Former Pakistan Cricket Board (PCB) chief, Najam Sethi voiced his frustration over the selection of venues for the Asia Cup 2023. He criticized Jay Shah, the BCCI secretary who also leads the Asian Cricket Council (ACC), for the decision to let Lanka host the matches, despite unfavourable weather conditions.

Sethi said that he had proposed alternative venues, including Pakistan and the UAE, due to concerns about the weather in Sri Lanka.

“I pleaded for three approvals in various meetings with Jay Shah and ACC colleagues: Play all matches in Pakistan as international cricket had fully returned to Pakistan. When this was shot down I proposed that we play five matches in Pakistan and eight in the UAE. This also they rejected and hinted at giving the Asia Cup hosting rights to Sri Lanka if we didn’t budge,”  He tweeted.

“Finally, after we said we might not participate, they scheduled four matches in Pakistan and posted the rest in Sri Lanka. We repeatedly pointed out that the rains forecast in SL would adversely impact match results and diminish crowds at stadiums. We also argued that gate receipts from UAE stadiums would be many times more than those in SL given economic considerations," Sethi added.

"When Mr. Shah didn’t agree, a high-level delegation of the Emirates Cricket Board flew to Mumbai to persuade BCCI to play the Asia Cup in UAE as in the past when two IPLs and one ACC ODI event were played there in the same weather conditions. BCCI refused to accept their request. Only Mr Shah can explain why these options were rejected and why Sri Lanka was accommodated against all reason, logic, and rationality. The choice of venues in Sri Lanka was also problematic as we have seen," Sethi concluded.

Despite Sethi's efforts to find a more suitable venue, the ACC decided to stick with Sri Lanka, citing concerns about the extreme heat in the Middle East.
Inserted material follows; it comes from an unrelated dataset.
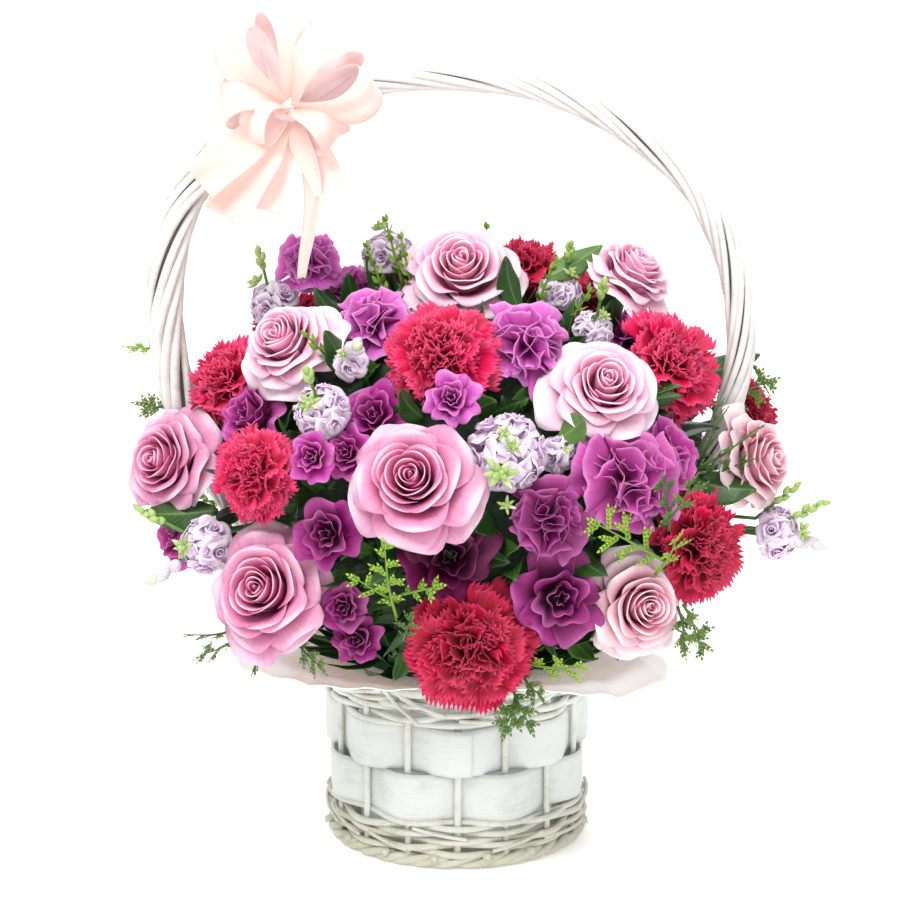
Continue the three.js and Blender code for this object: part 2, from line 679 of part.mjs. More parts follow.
// Fronds and leaves are bent, turned and nudged until they pass clear.
function placedBlades(isClear) {
  const random = seededRandom(4217);
  const placed = [];
  const place = (tip, outline, reach) => {
    for (const { roll, nudge, bend } of tries(random, 40)) {
      const end = V(...tip).addScaledVector(nudge, reach);
      const root = towards(end, ROOTED);
      const spine = end.clone().sub(root).normalize();
      const side = spine.clone().cross(V(0.2, 0.3, 0.9)).normalize().applyAxisAngle(spine, roll);
      const piece = solid(blade(root, end, side, outline, 0.9, bend * 9));
      if (!isClear(piece)) continue;
      placed.push(piece);
      return;
    }
  };
  for (const [x, y, z, width] of FRONDS) place([x, y, z], frondOutline(width), 26);
  for (const [x, y, z, width] of LEAVES) place([x, y, z], leafOutline(width), 24);
  return placed;
}

// Rosettes of three pointed leaves over three more, on a stalk, in the spaces between the blooms.
const ROSETTE = {
  sides: 6,
  rows: [[0.1, 0.16, 0, 0], [0.5, 0.84, 0.1, 0.28], [0.42, 0.4, 0, 0.04], [0.92, 0.5, -0.08, -0.18]],
  centre: 0.6,
  depth: 0.9, // share of the dome that their middles lie at
  most: 19,
  largest: 24,
  least: 10,
};

function rosette(middle, radius, spin) {
  const axis = middle.clone().sub(towards(middle, ROOTED)).normalize();
  const stalk = middle.distanceTo(towards(middle, ROOTED));
  const rows = [[() => -stalk, () => 2.2], ...ROSETTE.rows.map(([z, r, dz, dr]) => [
    (j) => radius * (z - 0.5 + (j % 2 ? -dz : dz)),
    (j) => radius * (r + (j % 2 ? -dr : dr)),
  ])];
  const rings = rowsAbout(rows, ROSETTE.sides, middle, axis, spin);
  const centre = middle.clone().addScaledVector(axis, radius * (ROSETTE.centre - 0.5));
  return solid(ringBody(rings, undefined, centre));
}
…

Sethi argued that the rains forecast in Sri Lanka would impact match results and reduce stadium attendance. He also emphasized the economic considerations, suggesting that gate receipts from UAE stadiums would be significantly higher.

Sethi further revealed that the Emirates Cricket Board approached the BCCI in an attempt to convince them to host the Asia Cup in the UAE, a location that had successfully hosted cricket events in similar weather conditions in the past. However, the BCCI refused the request.